_MATERIAL FOR THE TASK_:
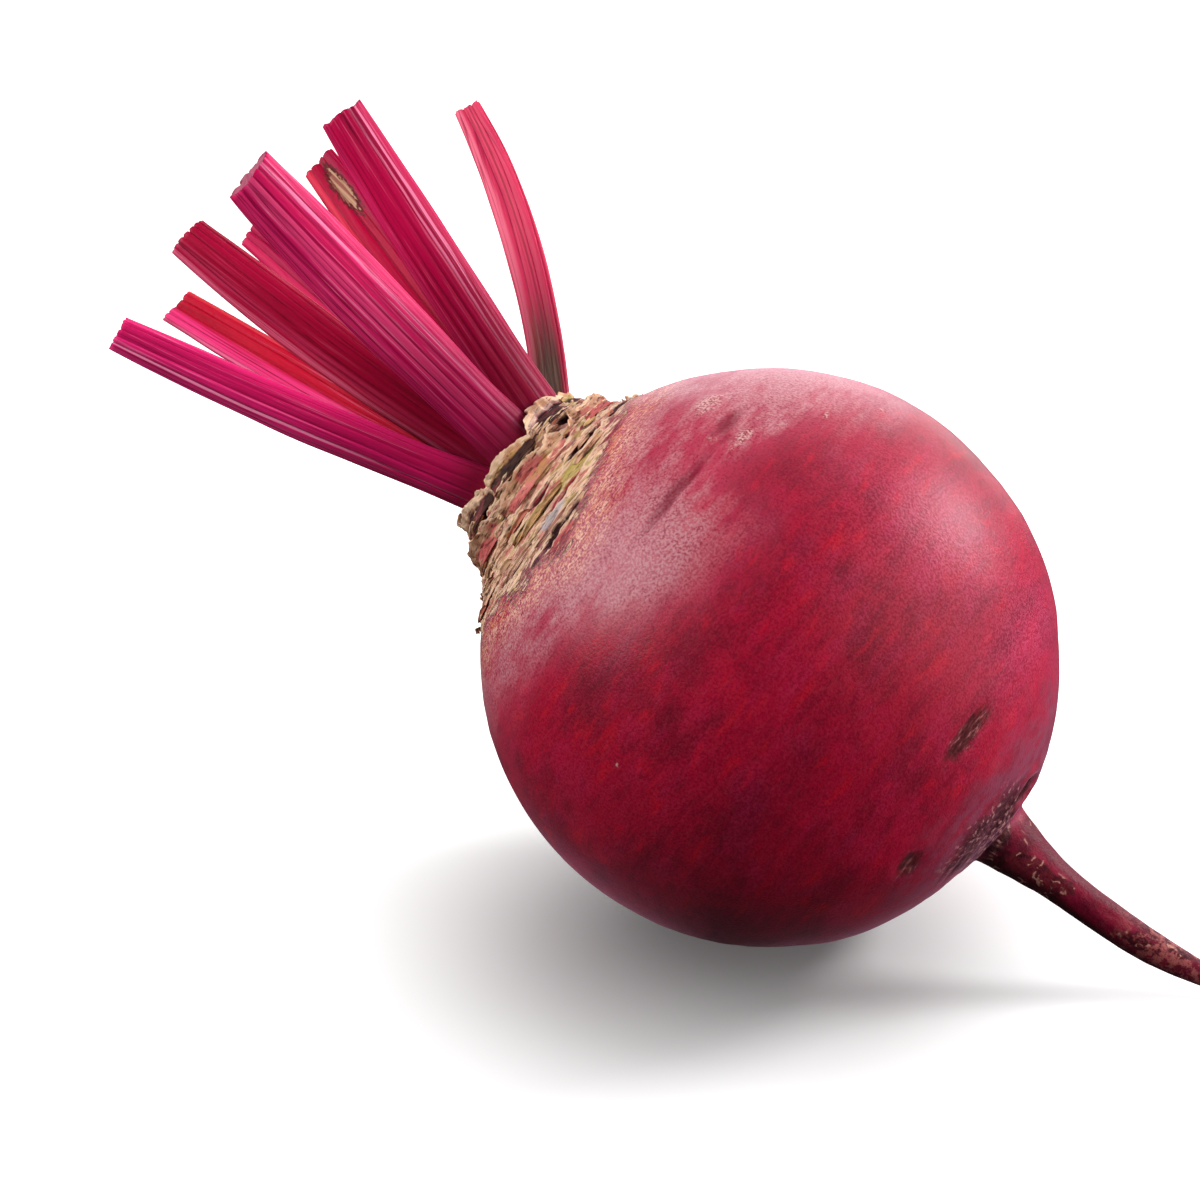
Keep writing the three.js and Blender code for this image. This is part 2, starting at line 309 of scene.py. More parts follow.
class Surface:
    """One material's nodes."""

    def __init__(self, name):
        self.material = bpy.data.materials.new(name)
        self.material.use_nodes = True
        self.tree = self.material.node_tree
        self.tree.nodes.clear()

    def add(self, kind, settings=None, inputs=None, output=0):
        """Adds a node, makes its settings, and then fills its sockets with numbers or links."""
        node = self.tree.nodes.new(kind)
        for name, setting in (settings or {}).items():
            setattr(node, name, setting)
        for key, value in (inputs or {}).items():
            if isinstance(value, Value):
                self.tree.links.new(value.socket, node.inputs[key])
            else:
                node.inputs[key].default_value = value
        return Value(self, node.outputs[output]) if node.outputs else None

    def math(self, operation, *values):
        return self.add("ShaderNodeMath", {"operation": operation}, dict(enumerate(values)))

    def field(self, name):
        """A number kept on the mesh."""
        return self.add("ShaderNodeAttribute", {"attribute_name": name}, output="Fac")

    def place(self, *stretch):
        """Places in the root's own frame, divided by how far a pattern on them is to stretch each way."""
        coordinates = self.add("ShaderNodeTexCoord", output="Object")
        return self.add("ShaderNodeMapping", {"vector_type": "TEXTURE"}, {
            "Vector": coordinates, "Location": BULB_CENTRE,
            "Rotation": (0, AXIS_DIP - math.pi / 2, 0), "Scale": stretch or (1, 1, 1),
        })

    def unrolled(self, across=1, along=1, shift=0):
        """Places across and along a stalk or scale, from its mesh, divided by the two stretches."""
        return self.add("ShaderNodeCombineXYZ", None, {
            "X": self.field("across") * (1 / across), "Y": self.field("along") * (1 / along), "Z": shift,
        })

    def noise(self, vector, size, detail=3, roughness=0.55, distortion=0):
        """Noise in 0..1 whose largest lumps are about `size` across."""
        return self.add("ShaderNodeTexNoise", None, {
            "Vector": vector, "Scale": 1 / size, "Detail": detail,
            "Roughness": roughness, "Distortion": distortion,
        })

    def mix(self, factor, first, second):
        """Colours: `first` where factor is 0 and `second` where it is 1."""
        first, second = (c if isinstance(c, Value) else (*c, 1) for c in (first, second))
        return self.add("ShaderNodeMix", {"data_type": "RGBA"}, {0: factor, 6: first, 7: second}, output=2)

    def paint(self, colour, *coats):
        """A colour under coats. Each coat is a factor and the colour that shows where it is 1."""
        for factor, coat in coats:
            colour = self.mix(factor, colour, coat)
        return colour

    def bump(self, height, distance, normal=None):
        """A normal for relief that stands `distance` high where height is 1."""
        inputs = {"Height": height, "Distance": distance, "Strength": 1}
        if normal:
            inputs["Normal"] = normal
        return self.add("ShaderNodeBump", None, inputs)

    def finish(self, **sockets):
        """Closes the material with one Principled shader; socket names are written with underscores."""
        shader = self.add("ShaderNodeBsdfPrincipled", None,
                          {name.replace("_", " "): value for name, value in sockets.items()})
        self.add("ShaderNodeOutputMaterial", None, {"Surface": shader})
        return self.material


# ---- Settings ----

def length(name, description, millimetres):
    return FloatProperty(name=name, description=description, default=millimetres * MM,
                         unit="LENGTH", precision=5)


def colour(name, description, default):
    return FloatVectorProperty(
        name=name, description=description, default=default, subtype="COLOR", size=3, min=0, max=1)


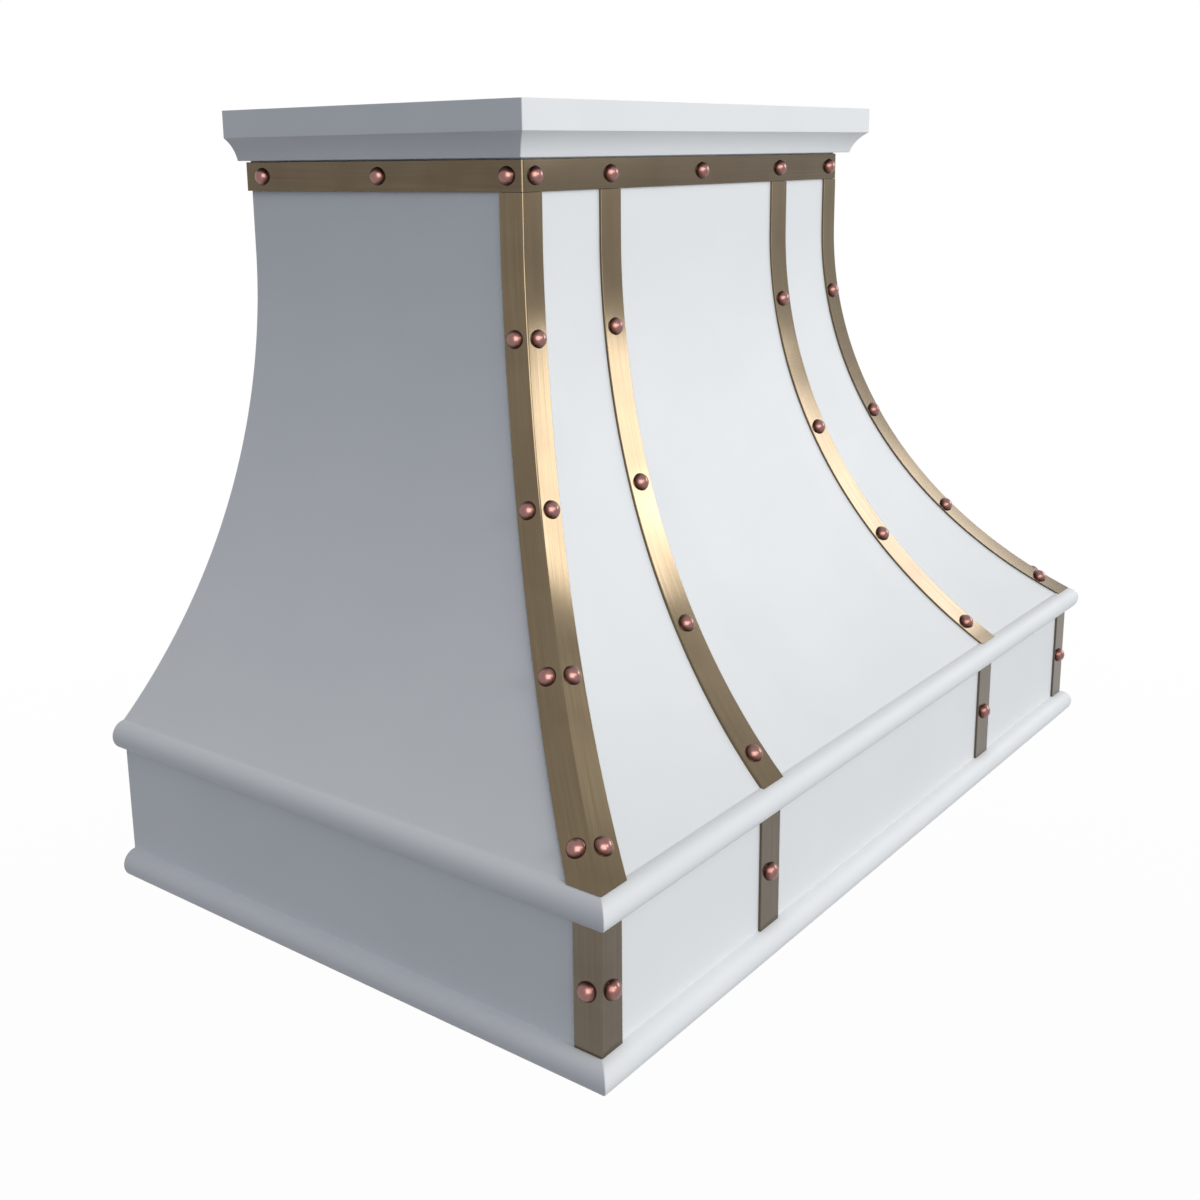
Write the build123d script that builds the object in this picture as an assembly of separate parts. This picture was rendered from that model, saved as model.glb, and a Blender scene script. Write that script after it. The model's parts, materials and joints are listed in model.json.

_TASK DESCRIPTION_: Make an exact copy of the material above.

_OUTPUT FOR THIS TASK_:
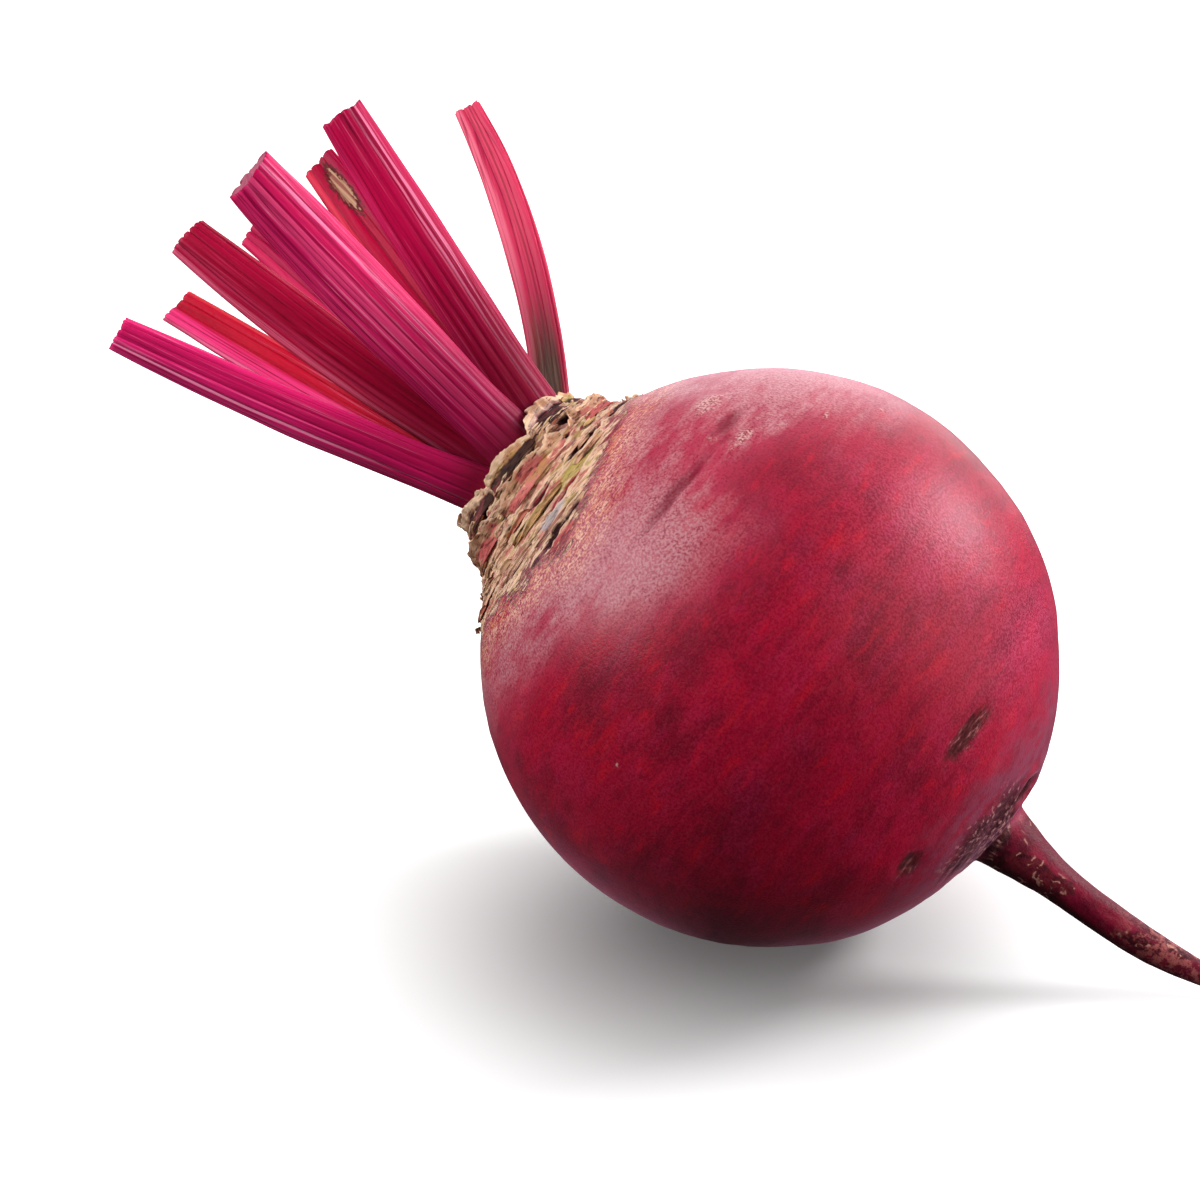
Keep writing the three.js and Blender code for this image. This is part 2, starting at line 309 of scene.py. More parts follow.
class Surface:
    """One material's nodes."""

    def __init__(self, name):
        self.material = bpy.data.materials.new(name)
        self.material.use_nodes = True
        self.tree = self.material.node_tree
        self.tree.nodes.clear()

    def add(self, kind, settings=None, inputs=None, output=0):
        """Adds a node, makes its settings, and then fills its sockets with numbers or links."""
        node = self.tree.nodes.new(kind)
        for name, setting in (settings or {}).items():
            setattr(node, name, setting)
        for key, value in (inputs or {}).items():
            if isinstance(value, Value):
                self.tree.links.new(value.socket, node.inputs[key])
            else:
                node.inputs[key].default_value = value
        return Value(self, node.outputs[output]) if node.outputs else None

    def math(self, operation, *values):
        return self.add("ShaderNodeMath", {"operation": operation}, dict(enumerate(values)))

    def field(self, name):
        """A number kept on the mesh."""
        return self.add("ShaderNodeAttribute", {"attribute_name": name}, output="Fac")

    def place(self, *stretch):
        """Places in the root's own frame, divided by how far a pattern on them is to stretch each way."""
        coordinates = self.add("ShaderNodeTexCoord", output="Object")
        return self.add("ShaderNodeMapping", {"vector_type": "TEXTURE"}, {
            "Vector": coordinates, "Location": BULB_CENTRE,
            "Rotation": (0, AXIS_DIP - math.pi / 2, 0), "Scale": stretch or (1, 1, 1),
        })

    def unrolled(self, across=1, along=1, shift=0):
        """Places across and along a stalk or scale, from its mesh, divided by the two stretches."""
        return self.add("ShaderNodeCombineXYZ", None, {
            "X": self.field("across") * (1 / across), "Y": self.field("along") * (1 / along), "Z": shift,
        })

    def noise(self, vector, size, detail=3, roughness=0.55, distortion=0):
        """Noise in 0..1 whose largest lumps are about `size` across."""
        return self.add("ShaderNodeTexNoise", None, {
            "Vector": vector, "Scale": 1 / size, "Detail": detail,
            "Roughness": roughness, "Distortion": distortion,
        })

    def mix(self, factor, first, second):
        """Colours: `first` where factor is 0 and `second` where it is 1."""
        first, second = (c if isinstance(c, Value) else (*c, 1) for c in (first, second))
        return self.add("ShaderNodeMix", {"data_type": "RGBA"}, {0: factor, 6: first, 7: second}, output=2)

    def paint(self, colour, *coats):
        """A colour under coats. Each coat is a factor and the colour that shows where it is 1."""
        for factor, coat in coats:
            colour = self.mix(factor, colour, coat)
        return colour

    def bump(self, height, distance, normal=None):
        """A normal for relief that stands `distance` high where height is 1."""
        inputs = {"Height": height, "Distance": distance, "Strength": 1}
        if normal:
            inputs["Normal"] = normal
        return self.add("ShaderNodeBump", None, inputs)

    def finish(self, **sockets):
        """Closes the material with one Principled shader; socket names are written with underscores."""
        shader = self.add("ShaderNodeBsdfPrincipled", None,
                          {name.replace("_", " "): value for name, value in sockets.items()})
        self.add("ShaderNodeOutputMaterial", None, {"Surface": shader})
        return self.material


# ---- Settings ----

def length(name, description, millimetres):
    return FloatProperty(name=name, description=description, default=millimetres * MM,
                         unit="LENGTH", precision=5)


def colour(name, description, default):
    return FloatVectorProperty(
        name=name, description=description, default=default, subtype="COLOR", size=3, min=0, max=1)


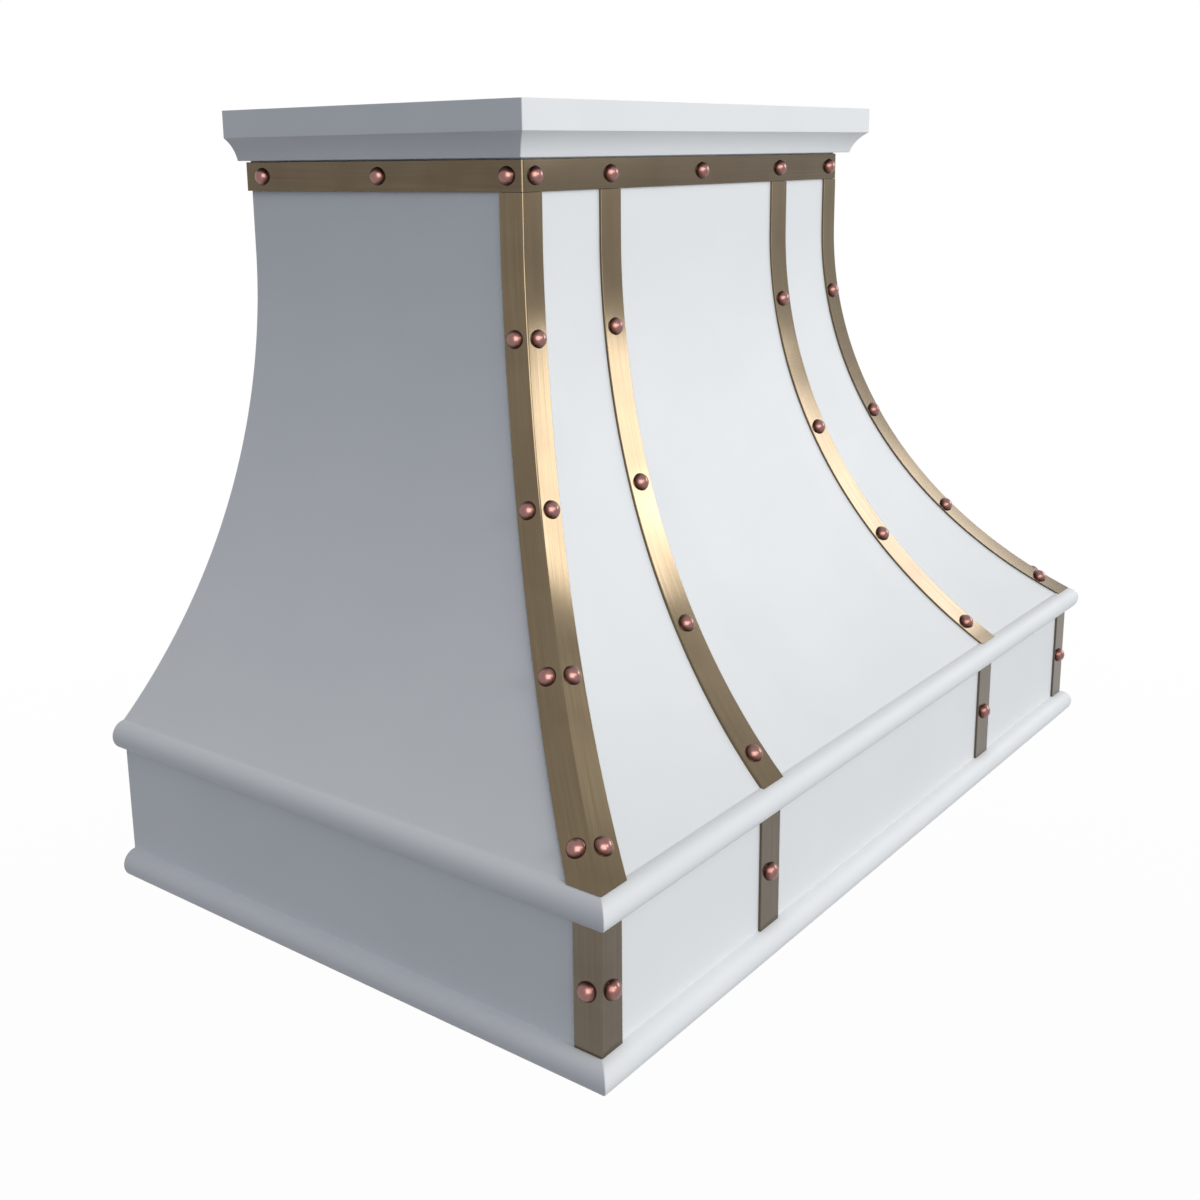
Write the build123d script that builds the object in this picture as an assembly of separate parts. This picture was rendered from that model, saved as model.glb, and a Blender scene script. Write that script after it. The model's parts, materials and joints are listed in model.json.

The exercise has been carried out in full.